Abstract
It is well-known that machine learning models are vulnerable to small but cleverly-designed adversarial perturbations that can cause misclassification. While there has been major progress in designing attacks and defenses for various adversarial settings, many fundamental and theoretical problems are yet to be resolved. In this talk, we consider classification in the presence of L0-bounded adversarial perturbations, a.k.a. sparse attacks. This setting is significantly different from other Lp-adversarial settings, with p >= 1, as the L0-ball is non-convex and highly non-smooth. In this talk, we discuss the fundamental limits of robustness in the presence of sparse attacks. In order to find an upper bound on the robust error, we introduce novel classification methods that are based on truncation. Furthermore, in order to find a lower bound on the robust error, we design a specific adversarial strategy which tries to remove the information about the true label given the adversary’s budget. We discuss scenarios where the bounds match asymptotically. Motivated by the theoretical success of the proposed algorithm, we discuss how to incorporate truncation as a new component into a neural network architecture, and verify the robustness of the proposed architecture against sparse attacks through several experiments.

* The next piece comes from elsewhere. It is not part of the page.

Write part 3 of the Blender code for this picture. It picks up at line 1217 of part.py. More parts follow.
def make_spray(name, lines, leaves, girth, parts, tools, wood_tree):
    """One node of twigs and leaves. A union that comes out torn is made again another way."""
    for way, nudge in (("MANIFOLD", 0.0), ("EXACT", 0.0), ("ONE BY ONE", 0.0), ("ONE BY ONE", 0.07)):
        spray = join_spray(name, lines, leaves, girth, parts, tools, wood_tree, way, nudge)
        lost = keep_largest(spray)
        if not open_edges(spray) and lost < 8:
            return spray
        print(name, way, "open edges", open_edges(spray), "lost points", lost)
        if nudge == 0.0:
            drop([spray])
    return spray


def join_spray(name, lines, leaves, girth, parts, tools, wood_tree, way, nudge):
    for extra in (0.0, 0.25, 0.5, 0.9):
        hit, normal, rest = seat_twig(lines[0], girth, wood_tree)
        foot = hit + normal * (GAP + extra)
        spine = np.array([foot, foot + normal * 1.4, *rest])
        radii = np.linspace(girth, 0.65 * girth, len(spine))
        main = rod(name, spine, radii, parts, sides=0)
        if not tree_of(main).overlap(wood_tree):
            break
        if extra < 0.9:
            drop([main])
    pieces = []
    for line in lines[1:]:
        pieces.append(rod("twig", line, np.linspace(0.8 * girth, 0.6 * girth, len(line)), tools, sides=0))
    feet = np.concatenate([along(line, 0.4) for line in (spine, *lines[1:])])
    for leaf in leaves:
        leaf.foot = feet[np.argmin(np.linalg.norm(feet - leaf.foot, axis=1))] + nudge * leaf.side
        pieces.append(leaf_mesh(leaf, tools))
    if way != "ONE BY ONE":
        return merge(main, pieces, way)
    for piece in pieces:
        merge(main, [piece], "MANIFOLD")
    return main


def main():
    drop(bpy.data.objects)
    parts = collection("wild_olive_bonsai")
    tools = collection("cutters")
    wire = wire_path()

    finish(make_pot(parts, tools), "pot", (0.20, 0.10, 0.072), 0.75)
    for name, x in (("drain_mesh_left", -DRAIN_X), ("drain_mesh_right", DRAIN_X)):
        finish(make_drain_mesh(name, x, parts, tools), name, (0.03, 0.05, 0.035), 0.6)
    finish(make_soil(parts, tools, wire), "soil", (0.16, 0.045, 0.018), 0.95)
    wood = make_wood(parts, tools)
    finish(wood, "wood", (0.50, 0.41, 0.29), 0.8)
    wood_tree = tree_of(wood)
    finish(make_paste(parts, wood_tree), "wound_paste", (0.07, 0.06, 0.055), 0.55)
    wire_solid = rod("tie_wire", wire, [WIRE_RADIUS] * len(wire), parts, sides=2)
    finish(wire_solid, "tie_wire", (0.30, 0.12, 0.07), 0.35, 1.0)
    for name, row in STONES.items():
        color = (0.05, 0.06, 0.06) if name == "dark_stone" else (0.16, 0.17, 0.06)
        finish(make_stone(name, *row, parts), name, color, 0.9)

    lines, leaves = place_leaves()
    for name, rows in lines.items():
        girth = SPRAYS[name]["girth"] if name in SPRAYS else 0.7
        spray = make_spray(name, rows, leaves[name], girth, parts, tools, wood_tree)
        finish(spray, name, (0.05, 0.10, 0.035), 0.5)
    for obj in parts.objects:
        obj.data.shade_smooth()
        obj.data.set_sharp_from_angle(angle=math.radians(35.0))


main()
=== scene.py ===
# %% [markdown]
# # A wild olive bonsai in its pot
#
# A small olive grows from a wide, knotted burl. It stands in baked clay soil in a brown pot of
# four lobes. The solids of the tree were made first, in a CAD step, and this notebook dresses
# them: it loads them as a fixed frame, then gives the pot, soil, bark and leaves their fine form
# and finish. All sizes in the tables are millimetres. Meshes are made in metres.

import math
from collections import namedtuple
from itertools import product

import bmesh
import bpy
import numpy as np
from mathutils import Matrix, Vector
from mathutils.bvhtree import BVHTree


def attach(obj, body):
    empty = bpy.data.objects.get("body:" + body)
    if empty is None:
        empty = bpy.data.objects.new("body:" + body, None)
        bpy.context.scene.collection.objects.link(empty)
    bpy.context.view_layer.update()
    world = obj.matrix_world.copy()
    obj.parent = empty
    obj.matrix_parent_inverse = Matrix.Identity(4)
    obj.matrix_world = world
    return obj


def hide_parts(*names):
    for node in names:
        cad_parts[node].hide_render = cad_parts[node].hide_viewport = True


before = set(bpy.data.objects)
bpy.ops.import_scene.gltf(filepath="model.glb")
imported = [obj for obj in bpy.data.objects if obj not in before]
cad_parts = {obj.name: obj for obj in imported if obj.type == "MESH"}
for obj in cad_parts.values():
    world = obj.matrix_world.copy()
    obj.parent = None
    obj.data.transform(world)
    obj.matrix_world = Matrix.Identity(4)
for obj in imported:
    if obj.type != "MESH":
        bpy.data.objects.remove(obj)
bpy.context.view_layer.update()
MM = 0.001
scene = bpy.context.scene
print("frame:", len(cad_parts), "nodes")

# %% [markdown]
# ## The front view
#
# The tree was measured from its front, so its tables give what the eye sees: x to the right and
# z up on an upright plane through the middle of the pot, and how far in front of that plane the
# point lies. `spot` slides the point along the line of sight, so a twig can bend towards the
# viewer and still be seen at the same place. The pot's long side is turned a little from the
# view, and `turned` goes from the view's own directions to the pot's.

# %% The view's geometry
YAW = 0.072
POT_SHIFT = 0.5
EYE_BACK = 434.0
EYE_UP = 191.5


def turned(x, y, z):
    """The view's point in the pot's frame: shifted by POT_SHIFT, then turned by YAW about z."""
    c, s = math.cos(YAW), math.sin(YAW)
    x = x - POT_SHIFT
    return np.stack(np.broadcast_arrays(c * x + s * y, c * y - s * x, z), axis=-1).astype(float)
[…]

Finally, we investigate the generalization properties and sample complexity of adversarial training in this setting.
Bio
Payam Delgosha received his B.Sc. in Electrical Engineering and Pure Mathematics in 2012, and his M.Sc. in Electrical Engineering in 2014, both from Sharif University of Technology, Tehran, Iran. He received his Ph.D. in Electrical Engineering and Computer Sciences from the University of California at Berkeley in 2020. He joined the computer science department at the University of Illinois at Urbana Champaign as a research assistant professor in 2020. He received the 2020 IEEE Jack Keil Wolf ISIT best student paper award.